Copy verbatim the material from its first line to the line that holds "with rounded edges.", including that line.
[start of DATA PROVIDED]
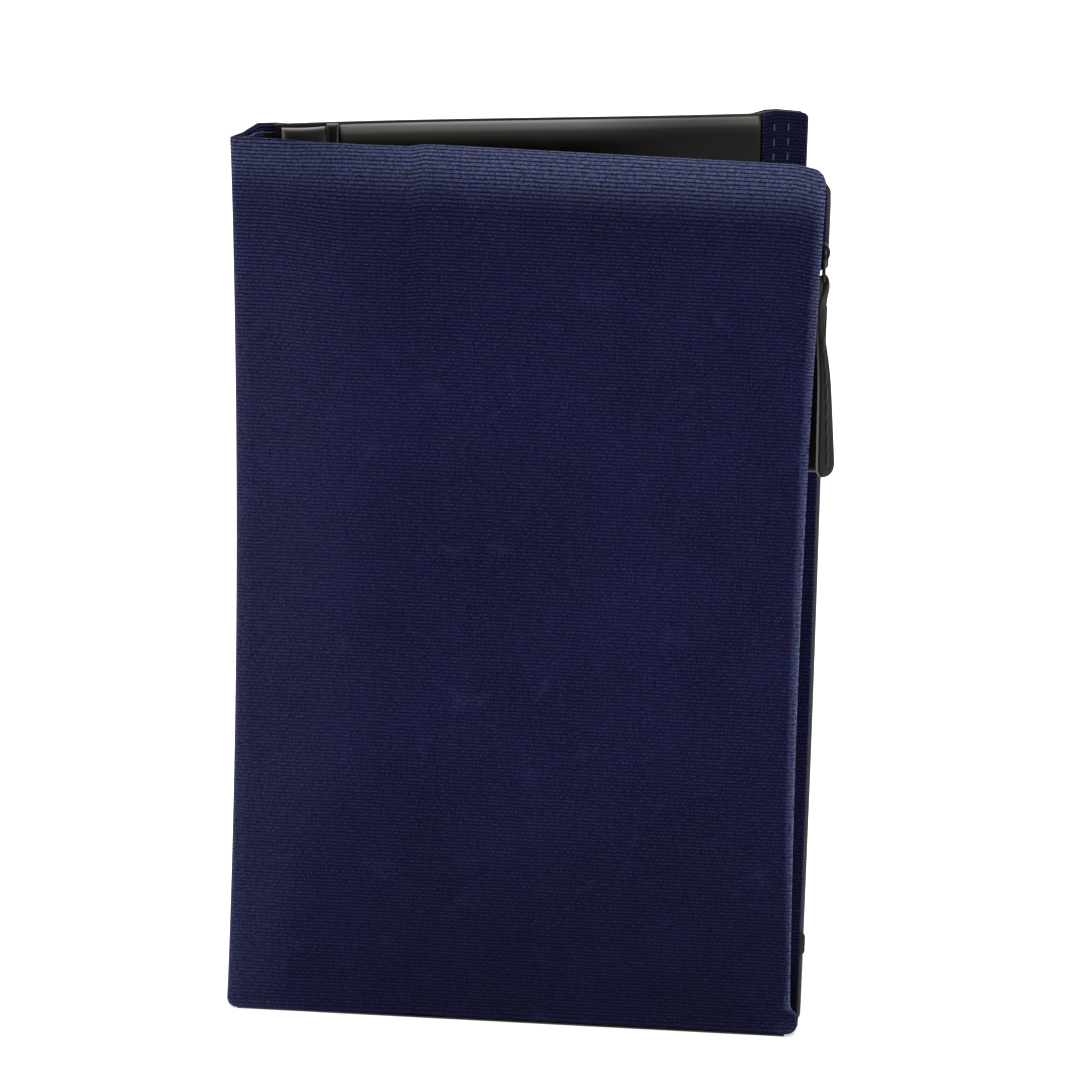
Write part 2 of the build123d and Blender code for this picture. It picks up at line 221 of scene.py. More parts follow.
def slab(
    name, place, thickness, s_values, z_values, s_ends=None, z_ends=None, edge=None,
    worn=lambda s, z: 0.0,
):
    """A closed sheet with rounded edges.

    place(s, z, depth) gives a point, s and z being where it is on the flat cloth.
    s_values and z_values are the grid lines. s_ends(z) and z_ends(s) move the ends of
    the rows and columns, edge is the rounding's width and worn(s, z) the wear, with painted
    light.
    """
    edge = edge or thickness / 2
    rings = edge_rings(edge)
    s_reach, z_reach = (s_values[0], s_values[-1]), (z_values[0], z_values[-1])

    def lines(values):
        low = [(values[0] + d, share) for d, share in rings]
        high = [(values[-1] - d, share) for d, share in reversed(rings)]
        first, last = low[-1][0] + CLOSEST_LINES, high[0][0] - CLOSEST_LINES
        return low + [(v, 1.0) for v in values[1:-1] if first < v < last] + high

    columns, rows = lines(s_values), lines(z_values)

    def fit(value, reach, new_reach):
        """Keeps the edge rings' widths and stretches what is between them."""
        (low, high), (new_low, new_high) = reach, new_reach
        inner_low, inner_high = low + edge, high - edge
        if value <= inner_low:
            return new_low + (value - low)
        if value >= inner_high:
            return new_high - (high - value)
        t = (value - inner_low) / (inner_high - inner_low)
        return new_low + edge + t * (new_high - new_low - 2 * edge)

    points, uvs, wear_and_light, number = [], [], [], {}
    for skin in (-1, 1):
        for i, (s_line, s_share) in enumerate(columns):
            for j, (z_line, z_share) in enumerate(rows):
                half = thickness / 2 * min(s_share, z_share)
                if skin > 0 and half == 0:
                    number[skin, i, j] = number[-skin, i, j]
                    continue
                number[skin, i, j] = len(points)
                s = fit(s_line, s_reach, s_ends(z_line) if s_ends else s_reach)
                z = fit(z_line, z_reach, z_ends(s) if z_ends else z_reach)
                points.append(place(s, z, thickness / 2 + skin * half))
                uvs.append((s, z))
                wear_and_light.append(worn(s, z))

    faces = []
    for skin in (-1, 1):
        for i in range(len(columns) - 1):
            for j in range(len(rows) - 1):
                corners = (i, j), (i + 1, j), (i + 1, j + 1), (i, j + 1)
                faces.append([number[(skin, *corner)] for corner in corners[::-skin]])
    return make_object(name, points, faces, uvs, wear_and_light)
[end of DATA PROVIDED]
*EXERCISE ANSWER*:
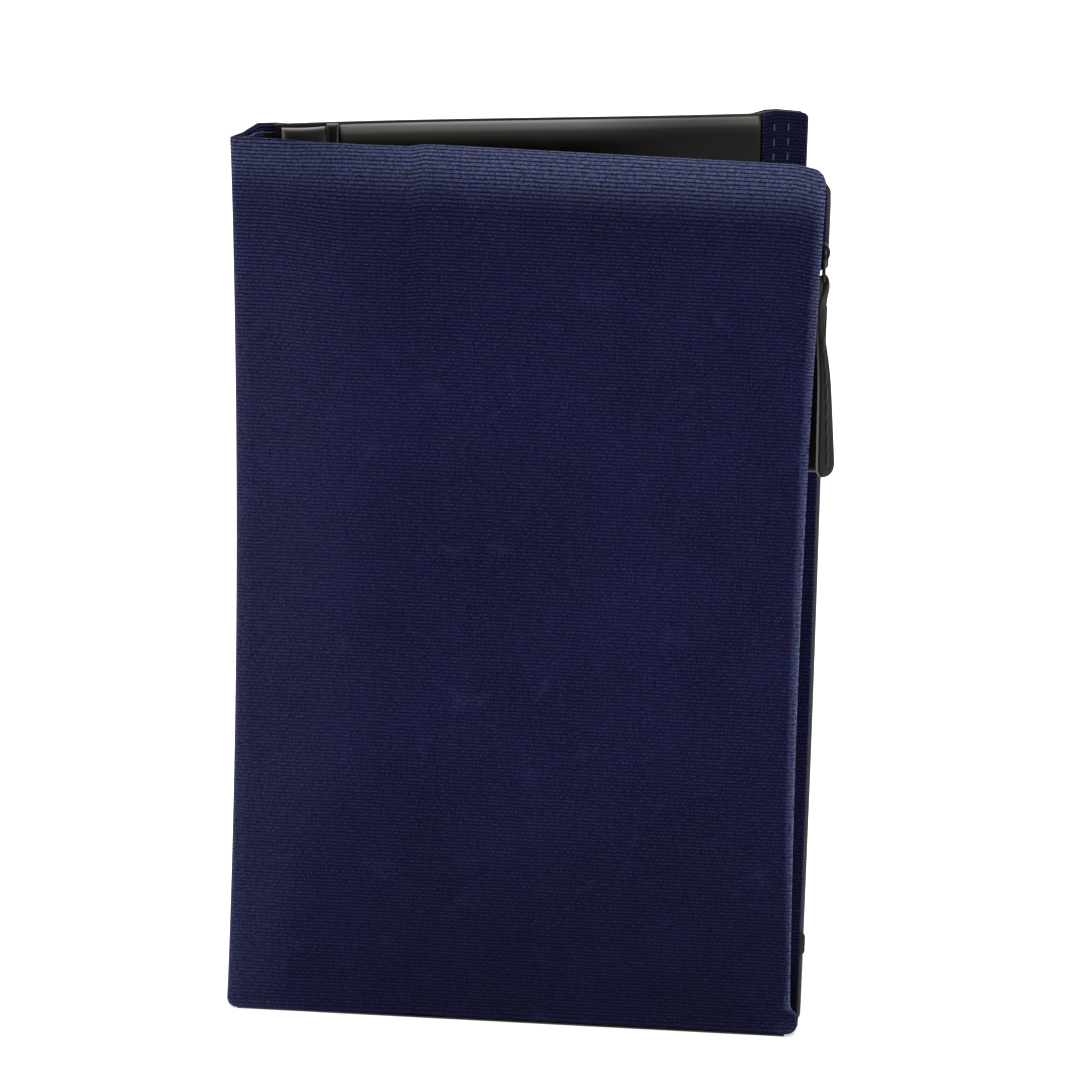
Write part 2 of the build123d and Blender code for this picture. It picks up at line 221 of scene.py. More parts follow.
def slab(
    name, place, thickness, s_values, z_values, s_ends=None, z_ends=None, edge=None,
    worn=lambda s, z: 0.0,
):
    """A closed sheet with rounded edges.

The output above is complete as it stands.